Anyone who is familiar with annuities knows that they are considered to be a long term investment. Between the contract provisions and applicable tax rules, annuities rates should be held for the long term in order to optimize their benefits and maximize their tax advantages. But, people invest in annuities for many different reasons and to fulfill various types of investment objectives. So, the actual period of time they may hold an annuity may vary. To determine how long annuities should be held, really depends on individual circumstances.
How Long is Long?
Annuities have several features and provisions inherent in the contract that will dictate the minimum holding period for people. While annuities can be held for shorter periods of time, their costs, which include annual fees and surrender charges, can eat into the accumulate account to a higher degree, than if they were held for a longer period of time. And, any tax advantages gained in the early years can be largely negated by the payment of income taxes and a 10% IRS penalty if the withdrawal occurs prior to age 59 1/2. The holding period of an annuity is usually based on the investment need, the age of the investor and the specific withdrawal provisions contained in the contract.
For Maximum Tax Advantages
Annuities are purchased in large part due to their tax advantages. Funds that accumulate inside of an annuity are not currently taxed, so they can accumulate faster than an equivalent taxable investment. The real advantage of tax deferral is realized through the compounding of interest or returns over the long term that would otherwise be lost to taxes. Therefore, the positive effects of tax deferral are greater the longer the contract is held.
Many investors view the tax deferral as an offset to the annual expenses that are charged in annuity contracts. These expenses, charged as a percent of the account balance are highest in a variable annuity and lower in fixed and indexed annuities. In either case, they do come right out of the account balance which can obviously effect it growth. The tax deferral replaces those charges and much more as the growth compounds more quickly in later years. To really maximize the tax advantage, it is recommended that an annuity be held for at least 15 years, but, the longer the better.
Many investors hold annuities until they reach retirement age during which they anticipate a lower tax rate on their income. So, if they can defer income taxes during their high tax bracket years, and pay taxes at a lower rate, they have benefited even further from the tax deferral.
For Maximum Access to Funds
Most annuity contracts contain withdrawal provisions which provide investors with a way to access their account value at any time. In the early years of the contract withdrawals are limited to 10%of the account value without incurring a charge. Withdrawals that exceed 10% are charged a surrender fee. In most annuities, the surrender fee starts out fairly high, in the range of 7 to 12 percent. But, each year the surrender fee is reduced by a percentage point until they eventually vanish all together. So, with an annuity that charges a 7% surrender fee, the surrender schedule will run for at least 7 years, after which there is no charge for excess withdrawals. So, if maximum access to your annuity account is a concern, the minimum holding period of your annuity is the length of the surrender period. It is important to mindful that any withdrawal will reduce your account balance and slow down the compounding effect.

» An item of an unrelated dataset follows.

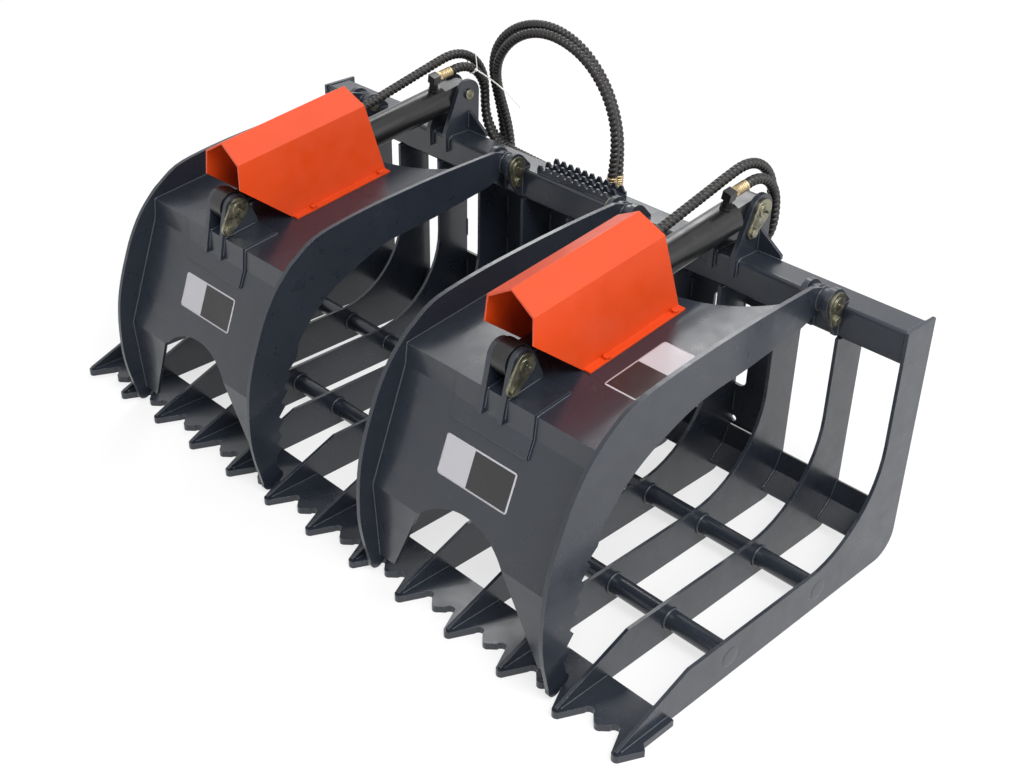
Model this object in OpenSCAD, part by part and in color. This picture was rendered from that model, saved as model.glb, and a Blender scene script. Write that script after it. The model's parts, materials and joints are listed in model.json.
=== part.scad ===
// Skeleton grapple with two claws: a tined jaw frame, two hinged claws, two hydraulic cylinders.
// Millimetres, +Z up, the toothed front faces -Y. Side profiles are drawn as [d, z]:
// d runs forward from the back of the tines, z up from the ground.

/* [Jaw frame] */
// Centre distance of neighbouring tines
tine_pitch = 152.4; // [148:0.1:158]
// Thickness of a tine plate
tine_t = 8; // [6:0.5:10]
// Depth of a tine bar, upright and floor
tine_bar = 98; // [94:1:102]
// Depth from the back of the tines to the tooth tips
jaw_depth = 907; // [890:1:930]
// Height of the end tines
frame_h = 588; // [580:1:600]
// Radius of the inside curve of a tine
throat_r = 220; // [190:5:240]
// Radius of the heel of a tine
heel_r = 60; // [50:2:70]
// Length of the tapered nose of a tine
nose_len = 204; // [190:2:215]
// Height left at the tip of a nose
nose_tip = 6; // [4:1:9]

/* [Cutting edge] */
// Thickness of the toothed edge plate
edge_t = 16; // [12:1:20]
// Width of the edge plate from its back to the tooth tips
edge_w = 150; // [140:1:170]
// How far a tooth stands out from the notch bottoms
tooth_len = 64; // [56:1:70]
// Half width of a tooth at its root
tooth_root = 32; // [28:1:34]
// Half width of a tooth at its tip
tooth_tip = 11; // [8:1:16]
// How far the nub between two teeth stands out
nub_len = 28; // [22:1:34]
// Half width of the nub at its root
nub_root = 21; // [16:1:22]
// Half width of the nub at its tip
nub_tip = 11; // [8:1:14]
// How far the edge plate stands past the end tines
edge_over = 14; // [8:1:20]

/* [Top tube and pipes] */
// Outside size of the square top tube
tube_s = 76; // [70:1:80]
// Wall of the top tube
tube_wall = 6; // [4:0.5:8]
// Distance from the back of the tines to the tube
tube_back = 17; // [12:1:20]
// Outside diameter of the round cross pipes
pipe_d = 42.4; // [38:0.1:48]
// Wall of the cross pipes
pipe_wall = 4; // [3:0.5:6]
// Distance from the back of the tines to the rear pipe
rear_pipe_d = 283; // [270:1:320]
// Distance from the back of the tines to the front pipe
front_pipe_d = 574; // [550:1:600]

/* [Quick-attach plate] */
// Half width of the quick-attach plate
qa_half = 572; // [565:1:580]
// Thickness of the quick-attach plate
qa_t = 8; // [6:0.5:10]
// Height of the fold above the bottom lip
qa_low = 112; // [105:1:118]
// How far the fold under the top lip lies below the top tube
qa_below = 58; // [54:1:70]
// How far both lips reach back
qa_reach = 45; // [40:1:50]
// Half width of the pin slots in the bottom lip
qa_slot_half = 30; // [24:1:34]
// Width across the pin slots
qa_slot_w = 24; // [20:1:28]

/* [Claws] */
// Thickness of the claw arm plates
arm_t = 10; // [8:0.5:11]
// Thickness of the claw's top and front plates
skin_t = 8; // [6:0.5:9]
// How far the claw pivots stand ahead of the top tube
hinge_ahead = 24; // [24:0.5:29]
// Height of the claw pivots above the top tube
hinge_rise = 12; // [12:0.5:17]
// Diameter of the pivot pins
pin_d = 25.4; // [22:0.1:27]
// Outside radius of an arm's pivot boss
boss_r = 25; // [23:0.5:25]
// Length of an arm's pivot boss
boss_len = 46; // [40:1:52]
// Wall of the pivot bushes
bush_t = 4; // [3:0.5:5]
// Thickness of the ears that carry the pins
ear_t = 12; // [10:1:14]
// Number of grip teeth on an arm
grip_teeth = 7; // [4:1:8]
// Depth of the grip teeth
grip_depth = 14; // [8:1:18]

/* [Cylinders] */
// Outside diameter of a cylinder barrel
barrel_d = 73; // [68:1:78]
// Wall of a barrel
barrel_wall = 5; // [4:0.5:7]
// Distance from the tower pin to the gland face
barrel_len = 455; // [430:1:480]
// Diameter of the cylinder rod
rod_d = 32; // [28:1:36]
// Outside radius of the rod eye
eye_r = 36; // [34:0.5:38]
// Width of the base and rod eyes
eye_w = 46; // [40:1:50]
// How far the tower pin stands ahead of the back of the top tube
tower_ahead = 8; // [5:1:11]
// Height of the tower pin above the top tube
tower_rise = 97; // [92:1:102]
// Height of the rod pin above the claw's top plate
rod_rise = 61.5; // [58:0.5:66]

/* [Cylinder guard] */
// Half width of the guard at its eaves
guard_eave = 62; // [56:1:66]
// Half width of the guard at the foot of its walls
guard_foot = 76; // [70:1:80]
// Width of the guard's bolted flanges
guard_flange = 17; // [15:1:22]
// Height of the eaves above the top plate
guard_wall_h = 174; // [165:1:180]
// Height of the ridge above the top plate
guard_ridge_h = 208; // [195:1:212]
// Sheet thickness of the guard
guard_t = 4; // [3:0.5:5]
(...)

For Maximum Guaranteed Income
If an annuity is purchased with the intent to, at some point, convert it a guaranteed income, the holding period is based strictly on your timeframe for needing the income. When an annuity is converted to income the annuity owner doesn’t have to worry about surrender charges or IRS tax penalties (if annuitization occurs before age 59 ½). In fact, annuitization is one way to avoid immediate taxation on withdrawals and an IRS penalty if you are younger than age 59 ½. Because annuity income consists of both a return of principal and interest, only a portion of the income payment is taxed. So, in essence, your annuity earnings are tax deferred until they are received in the income payment.
When deferred annuities are purchased for income, they can be annuitized at anytime. So, the holding period is really based on when your need for income arises. Obviously, the longer you can defer your income and benefit from the tax deferred compounding of your returns, the more income your annuity will generate. One option might be to split your deferred annuity and convert a portion of it to income for a specified period of time and allow the balance to continue to grow. When the account balance on the income annuity is depleted, you can then annuitize the deferred annuity. In many cases, this strategy will generate more income from the same original annuity balance.
The ideal holding period for annuities is based on your financial objective or need. But, in all cases, your age is a factor (to avoid the 59 ½ penalty), your tax status is important (to maximize tax advantages) and your time horizon is your primary consideration (to maximize the tax deferred compounding). As a general rule, you probably shouldn’t consider investing in an annuity unless your time horizon is at least 15 years, and that is only if you’ll be over age 59 ½ in that period. Ideally, you can hold your annuity for at least 20 years which will produce the maximum benefits all the way around including the offset of expenses. One of the beneficial features of annuities is, that if your time horizon changes, or your circumstances require that you have access to your funds in the short term, they are available.